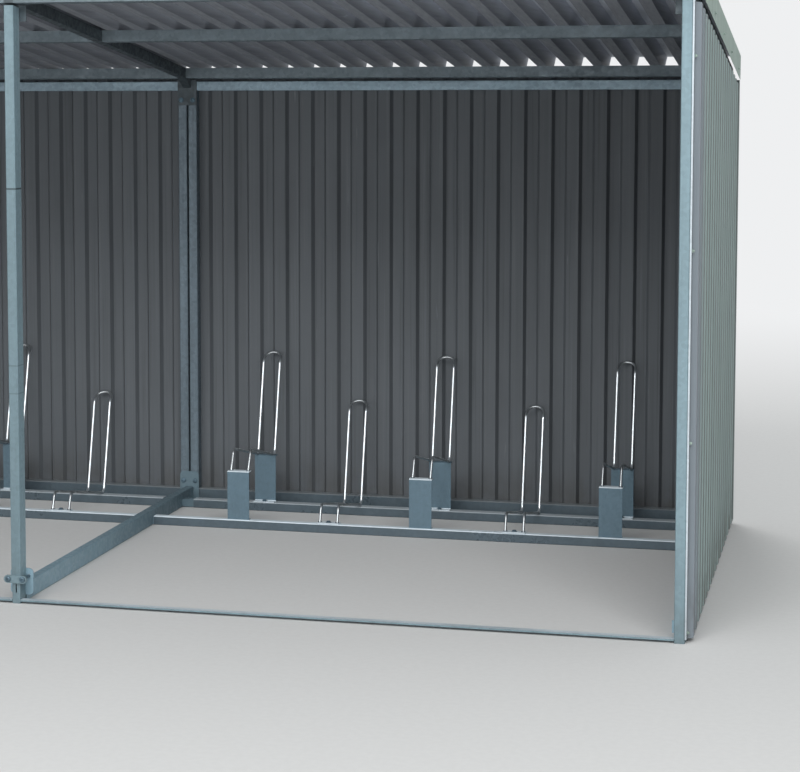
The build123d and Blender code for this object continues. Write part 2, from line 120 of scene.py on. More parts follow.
class ShelterFinishes(bpy.types.PropertyGroup):
    """Colours and grain of the shelter's metals"""

    post_zinc: FloatVectorProperty(
        name="Post zinc", description="Light zinc of the front posts", subtype="COLOR",
        default=(0.185, 0.265, 0.300),
    )
    tie_zinc: FloatVectorProperty(
        name="Tie zinc", description="Zinc of the ties on the ground, at the front", subtype="COLOR",
        default=(0.280, 0.415, 0.490),
    )
    rail_zinc: FloatVectorProperty(
        name="Rail zinc", subtype="COLOR", description="Zinc of the rack rails and of the rails under the back wall",
        default=(0.100, 0.135, 0.160),
    )
    head_zinc: FloatVectorProperty(
        name="Head zinc", description="Zinc of the back wall's top rails", subtype="COLOR",
        default=(0.26, 0.35, 0.41),
    )
    stile_zinc: FloatVectorProperty(
        name="Stile zinc", description="Dull zinc of the back wall's stiles", subtype="COLOR",
        default=(0.125, 0.165, 0.195),
    )
    # Painted highlight: the tone of upper faces, top edges and battens where they catch the light
    highlight_zinc: FloatVectorProperty(
        name="Highlight zinc", description="Bright zinc of upper faces, edges and battens", subtype="COLOR",
        default=(0.62, 0.70, 0.75),
    )
    # The rafters take this zinc at a darker tone than the purlins: painted shade
    rafter_zinc: FloatVectorProperty(
        name="Rafter zinc", description="Zinc of the purlins and, darker still, the rafters", subtype="COLOR",
        default=(0.15, 0.19, 0.215),
    )
    stand_zinc: FloatVectorProperty(
        name="Stand zinc", description="Even zinc of the stands and base plates", subtype="COLOR",
        default=(0.115, 0.180, 0.225),
    )
    rod_zinc: FloatVectorProperty(
        name="Rod zinc", description="Bright zinc of the bent rods", subtype="COLOR",
        default=(0.84, 0.89, 0.92),
    )
    wall_coat: FloatVectorProperty(
        name="Wall coat", description="Grey coat of the wall sheets' inner side", subtype="COLOR",
        default=(0.095, 0.105, 0.115),
    )
    wall_face: FloatVectorProperty(
        name="Wall face", description="Lighter coat of the wall sheets' outer side", subtype="COLOR",
        default=(0.170, 0.215, 0.210),
    )
    # Painted light makes this coat paler inside the ribs, where they are shaded
    roof_coat: FloatVectorProperty(
        name="Roof coat", description="Grey coat of the roof sheets, paler inside the ribs", subtype="COLOR",
        default=(0.250, 0.265, 0.295),
    )
    trim_coat: FloatVectorProperty(
        name="Trim coat", description="Grey-green coat of the flashings", subtype="COLOR",
        default=(0.27, 0.35, 0.31),
    )
    end_tint: FloatVectorProperty(
        name="End tint", description="Blue-grey of the end walls near the front posts", subtype="COLOR",
        default=(0.170, 0.190, 0.222),
    )
    grime: FloatVectorProperty(
        name="Grime", description="Dust and splash low on the shelter", subtype="COLOR",
        default=(0.060, 0.055, 0.045),
    )
    spangle: FloatProperty(
        name="Spangle", description="Size of the zinc's crystals", unit="LENGTH", default=0.011,
    )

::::

Given task
Restate the first line and every line after it, word for word, stopping once the line with "and grain of" is done.

Answer to this problem
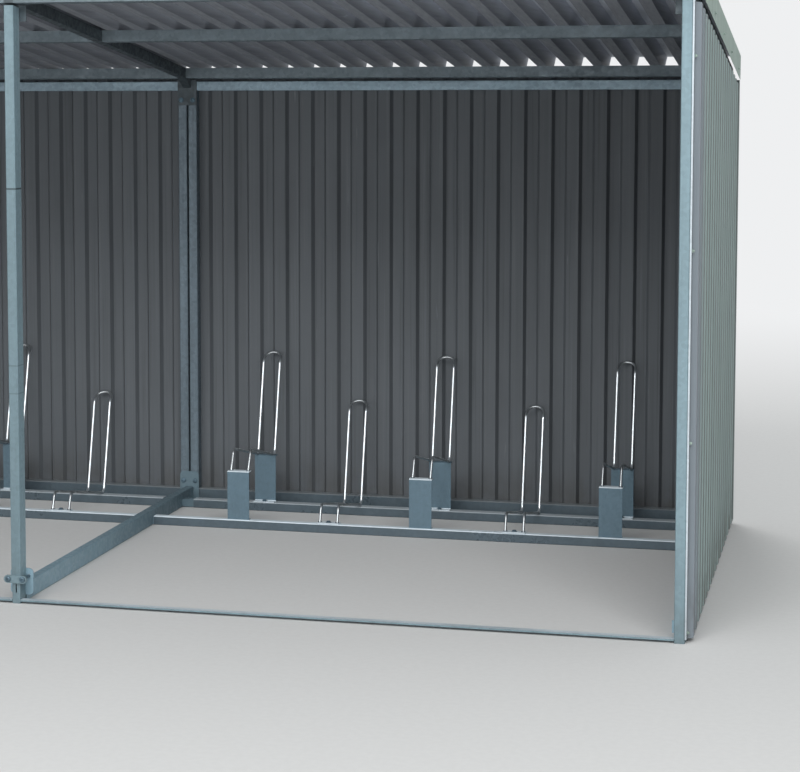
The build123d and Blender code for this object continues. Write part 2, from line 120 of scene.py on. More parts follow.
class ShelterFinishes(bpy.types.PropertyGroup):
    """Colours and grain of the shelter's metals"""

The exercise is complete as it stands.